Brief:
Transcribe the stretch of entries below from the line with "for name, (x, y), angle, turn" through the line with "bpy.data.objects.remove(obj)", exactly and with both ends included; leave out all other lines.

Input records:
****

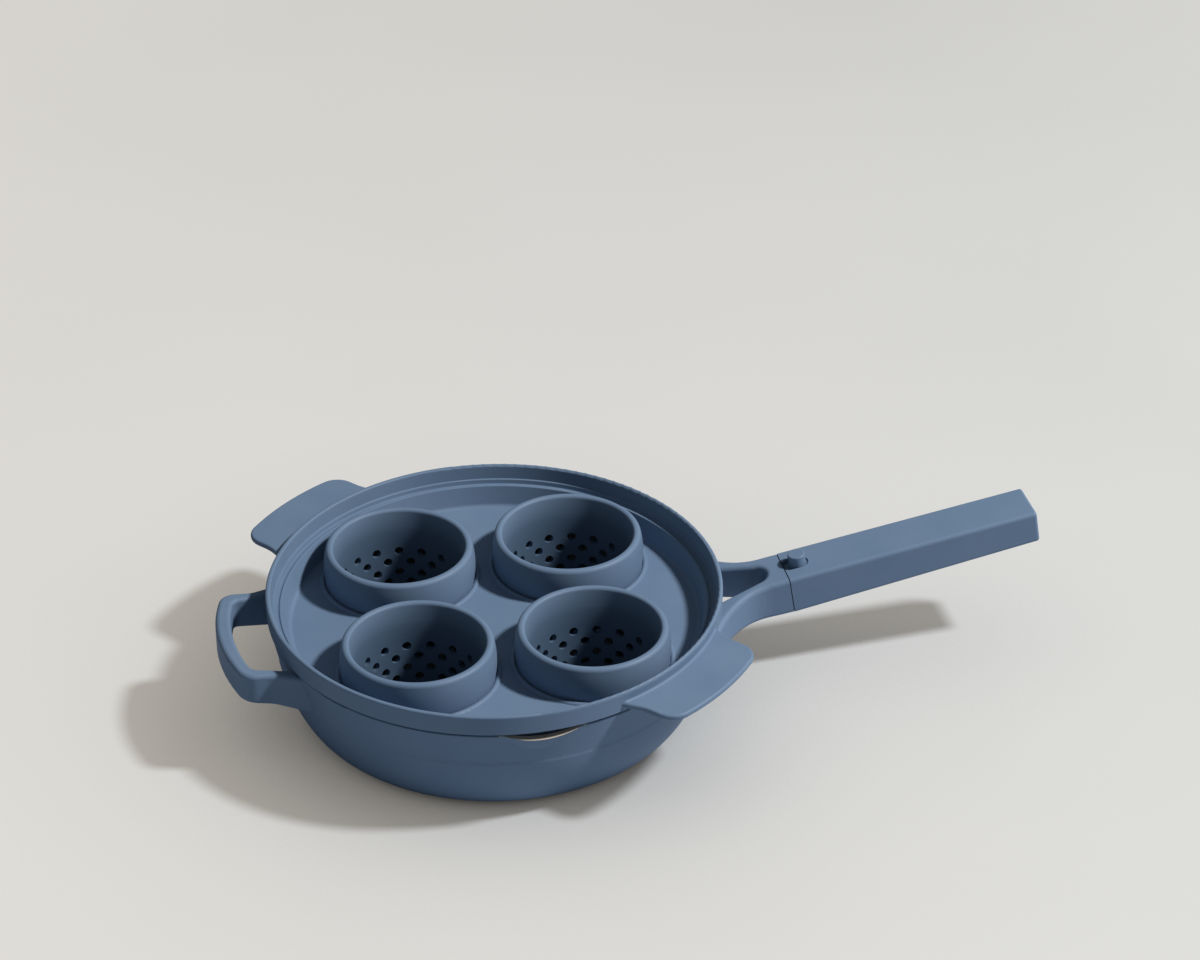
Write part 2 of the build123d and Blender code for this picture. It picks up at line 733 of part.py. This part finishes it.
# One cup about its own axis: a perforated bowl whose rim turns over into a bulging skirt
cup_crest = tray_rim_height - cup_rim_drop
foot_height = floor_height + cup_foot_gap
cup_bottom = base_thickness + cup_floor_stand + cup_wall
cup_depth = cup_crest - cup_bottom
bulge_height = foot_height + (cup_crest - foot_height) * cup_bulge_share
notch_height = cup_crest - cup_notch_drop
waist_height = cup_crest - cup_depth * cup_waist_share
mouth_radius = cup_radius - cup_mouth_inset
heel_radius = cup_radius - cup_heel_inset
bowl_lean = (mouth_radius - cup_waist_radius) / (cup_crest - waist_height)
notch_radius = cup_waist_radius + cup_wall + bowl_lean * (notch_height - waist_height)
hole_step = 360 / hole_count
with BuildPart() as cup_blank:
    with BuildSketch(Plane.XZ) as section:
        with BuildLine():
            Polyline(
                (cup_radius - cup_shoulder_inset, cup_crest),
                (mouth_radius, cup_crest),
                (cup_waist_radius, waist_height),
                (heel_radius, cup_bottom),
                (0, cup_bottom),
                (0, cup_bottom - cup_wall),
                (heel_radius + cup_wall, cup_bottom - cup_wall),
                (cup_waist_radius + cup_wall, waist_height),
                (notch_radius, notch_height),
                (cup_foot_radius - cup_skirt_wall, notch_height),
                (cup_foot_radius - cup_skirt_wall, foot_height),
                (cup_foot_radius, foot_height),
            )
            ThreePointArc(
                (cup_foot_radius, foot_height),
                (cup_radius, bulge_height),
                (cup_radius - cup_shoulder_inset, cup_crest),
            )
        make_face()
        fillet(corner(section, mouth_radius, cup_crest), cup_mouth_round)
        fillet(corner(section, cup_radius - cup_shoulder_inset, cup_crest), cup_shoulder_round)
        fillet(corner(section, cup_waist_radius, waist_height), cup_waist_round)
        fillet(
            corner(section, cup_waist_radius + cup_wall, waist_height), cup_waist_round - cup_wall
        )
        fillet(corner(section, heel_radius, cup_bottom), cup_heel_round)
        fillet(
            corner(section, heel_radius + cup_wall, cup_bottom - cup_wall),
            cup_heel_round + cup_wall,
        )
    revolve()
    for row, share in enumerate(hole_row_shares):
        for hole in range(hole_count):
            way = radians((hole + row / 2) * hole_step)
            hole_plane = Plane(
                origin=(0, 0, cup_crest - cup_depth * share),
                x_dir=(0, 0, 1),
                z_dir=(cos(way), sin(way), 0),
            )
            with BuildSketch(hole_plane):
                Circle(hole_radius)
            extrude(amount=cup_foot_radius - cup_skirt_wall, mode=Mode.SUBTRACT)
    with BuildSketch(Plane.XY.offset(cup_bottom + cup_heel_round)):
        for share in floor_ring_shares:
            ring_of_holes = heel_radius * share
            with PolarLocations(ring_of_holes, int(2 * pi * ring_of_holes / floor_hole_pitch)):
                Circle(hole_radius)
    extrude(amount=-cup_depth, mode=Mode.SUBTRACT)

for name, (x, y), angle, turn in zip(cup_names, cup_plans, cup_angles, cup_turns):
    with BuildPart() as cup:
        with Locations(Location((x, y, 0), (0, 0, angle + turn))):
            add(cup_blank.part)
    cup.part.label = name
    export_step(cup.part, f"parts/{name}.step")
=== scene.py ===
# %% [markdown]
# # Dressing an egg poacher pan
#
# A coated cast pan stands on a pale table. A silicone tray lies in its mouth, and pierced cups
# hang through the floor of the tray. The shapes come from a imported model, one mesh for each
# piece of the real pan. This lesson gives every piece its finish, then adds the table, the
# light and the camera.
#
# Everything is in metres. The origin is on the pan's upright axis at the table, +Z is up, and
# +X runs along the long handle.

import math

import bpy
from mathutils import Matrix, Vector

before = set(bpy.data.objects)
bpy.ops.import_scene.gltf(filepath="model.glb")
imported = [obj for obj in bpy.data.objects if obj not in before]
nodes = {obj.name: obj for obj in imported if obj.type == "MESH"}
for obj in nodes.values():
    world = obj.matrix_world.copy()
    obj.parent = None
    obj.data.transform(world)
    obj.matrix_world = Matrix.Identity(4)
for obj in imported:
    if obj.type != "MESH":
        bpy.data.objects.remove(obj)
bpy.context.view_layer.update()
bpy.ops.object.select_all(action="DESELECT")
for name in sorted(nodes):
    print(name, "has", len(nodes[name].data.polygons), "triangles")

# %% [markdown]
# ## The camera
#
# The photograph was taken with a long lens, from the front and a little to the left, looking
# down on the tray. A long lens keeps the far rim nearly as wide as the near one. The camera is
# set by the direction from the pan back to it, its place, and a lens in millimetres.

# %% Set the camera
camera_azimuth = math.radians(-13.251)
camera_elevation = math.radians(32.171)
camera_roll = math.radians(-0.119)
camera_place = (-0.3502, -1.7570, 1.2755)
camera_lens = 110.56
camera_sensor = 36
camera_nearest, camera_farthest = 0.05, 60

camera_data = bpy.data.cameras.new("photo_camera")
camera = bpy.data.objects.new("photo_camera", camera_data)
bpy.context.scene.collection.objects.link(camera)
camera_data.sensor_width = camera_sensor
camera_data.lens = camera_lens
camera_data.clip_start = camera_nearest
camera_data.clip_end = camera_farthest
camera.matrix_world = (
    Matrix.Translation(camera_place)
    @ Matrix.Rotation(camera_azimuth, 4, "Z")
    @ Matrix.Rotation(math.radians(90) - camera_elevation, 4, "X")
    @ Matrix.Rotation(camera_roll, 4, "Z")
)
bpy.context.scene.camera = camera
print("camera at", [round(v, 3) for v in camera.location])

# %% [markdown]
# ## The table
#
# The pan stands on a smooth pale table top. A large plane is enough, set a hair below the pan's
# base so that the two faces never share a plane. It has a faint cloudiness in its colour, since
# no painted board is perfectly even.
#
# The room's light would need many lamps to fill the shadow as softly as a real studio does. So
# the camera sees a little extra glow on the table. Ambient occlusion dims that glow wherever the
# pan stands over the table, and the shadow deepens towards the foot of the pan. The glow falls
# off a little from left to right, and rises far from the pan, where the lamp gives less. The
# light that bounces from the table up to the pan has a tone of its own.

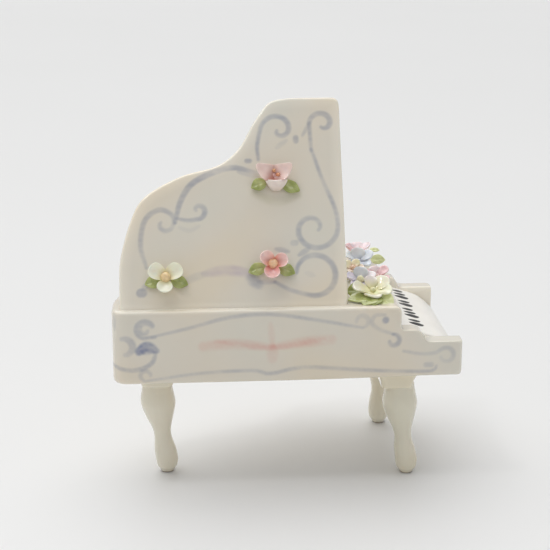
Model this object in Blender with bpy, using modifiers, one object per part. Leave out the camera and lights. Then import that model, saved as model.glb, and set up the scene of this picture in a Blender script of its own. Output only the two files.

****

Solution:
for name, (x, y), angle, turn in zip(cup_names, cup_plans, cup_angles, cup_turns):
    with BuildPart() as cup:
        with Locations(Location((x, y, 0), (0, 0, angle + turn))):
            add(cup_blank.part)
    cup.part.label = name
    export_step(cup.part, f"parts/{name}.step")
=== scene.py ===
# %% [markdown]
# # Dressing an egg poacher pan
#
# A coated cast pan stands on a pale table. A silicone tray lies in its mouth, and pierced cups
# hang through the floor of the tray. The shapes come from a imported model, one mesh for each
# piece of the real pan. This lesson gives every piece its finish, then adds the table, the
# light and the camera.
#
# Everything is in metres. The origin is on the pan's upright axis at the table, +Z is up, and
# +X runs along the long handle.

import math

import bpy
from mathutils import Matrix, Vector

before = set(bpy.data.objects)
bpy.ops.import_scene.gltf(filepath="model.glb")
imported = [obj for obj in bpy.data.objects if obj not in before]
nodes = {obj.name: obj for obj in imported if obj.type == "MESH"}
for obj in nodes.values():
    world = obj.matrix_world.copy()
    obj.parent = None
    obj.data.transform(world)
    obj.matrix_world = Matrix.Identity(4)
for obj in imported:
    if obj.type != "MESH":
        bpy.data.objects.remove(obj)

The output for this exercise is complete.